CHICAGO — Nobody would call the Yankees an unstoppable force, but they certainly ran into an immovable object on Monday night.
The result?
Helping the White Sox in their quest to avoid infamy.
A blowout may have been expected in a game pitting the team that came into the night tied for the best record in baseball against the team that had the majors’ worst record (by 16 games) and was trying to avoid company with the 120-loss, 1962 Mets.
But it was the White Sox doing the drubbing, handing the Yankees an embarrassing 12-2 loss in front of 22,815 at Guaranteed Rate Field.
“Most of us have been around long enough to know that every night you set foot on a big league diamond, you’re capable of losing, you’re capable of winning,” manager Aaron Boone said before the game.

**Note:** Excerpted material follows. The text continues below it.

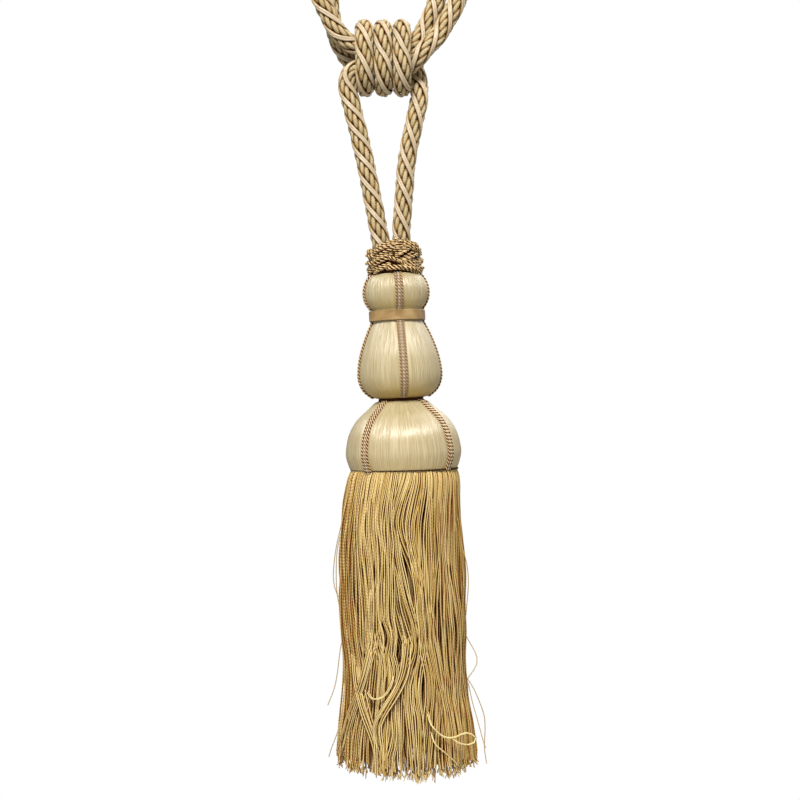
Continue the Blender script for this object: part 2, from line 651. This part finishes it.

The Yankees (70-50) wasted plenty of prime chances early to do damage — on the way to going 2-for-18 with runners in scoring position and stranding 16 men on base — while the White Sox (29-91) pounded out 18 hits for a season-high 12 runs.
Luis Gil labored through four innings, needing 98 pitches to record 12 outs (on a night when the bullpen was already thin) while allowing four runs as he struggled with his command.
The White Sox broke the game open in the seventh inning when they scored six runs off Enyel De Los Santos to give their fans a rare night to enjoy.
To add injury to insult, Jazz Chisholm Jr. left the game with a left elbow injury in the seventh , two innings after diving head-first into home plate on what was otherwise the Yankees’ highlight of the night.
Chisholm will undergo imaging on Tuesday.
Through four innings, the Yankees were 1-for-11 with runners in scoring position and had stranded nine men on base.
Those struggles began in the first inning after Alex Verdugo and Juan Soto walked and Aaron Judge put the Yankees up 1-0 with an RBI double.
White Sox rookie left-hander Ky Bush got the next three batters — Giancarlo Stanton, Austin Wells and Gleyber Torres — each to pop up on a combined six pitches to avoid further damage.
In the second, Bush walked Verdugo to load the bases with one out, but then got Soto to pop out and Judge to fly out to the warning track — a few feet shy of what would have been a grand slam for career homer No. 300 — to end the threat.
Bush invited trouble again in the fourth by walking Anthony Volpe and DJ LeMahieu.
But Verdugo gave him some help by popping out on an ill-advised bunt attempt before Soto got robbed of a hit on a diving stop by first baseman Gavin Sheets.
The White Sox then intentionally walked Judge to load the bases with two outs, which worked perfectly as Bush got Stanton to strike out on three pitches to get out of the jam.
In all, the Yankees drew seven walks off Bush but only one of them came around to score.
Gil was handed a 1-0 lead before taking the mound and quickly handed it back as the White Sox went ahead 2-1.
Verdugo saved Gil from the inning getting even worse as he threw out Sheets at the plate on a single by Dominic Fletcher to end the inning.
Korey Lee led off the fourth inning with a home run on a 2-0 slider down the middle.
Fletcher followed with a double off Gil and came around to score two outs later on Nicky Lopez’s single that made it 4-1.
The Yankees made it 4-2 in the fifth when Chisholm scored from second on an infield single by Volpe.
But he hurt his elbow diving into home, forcing the Yankees to hold their breath heading into Tuesday.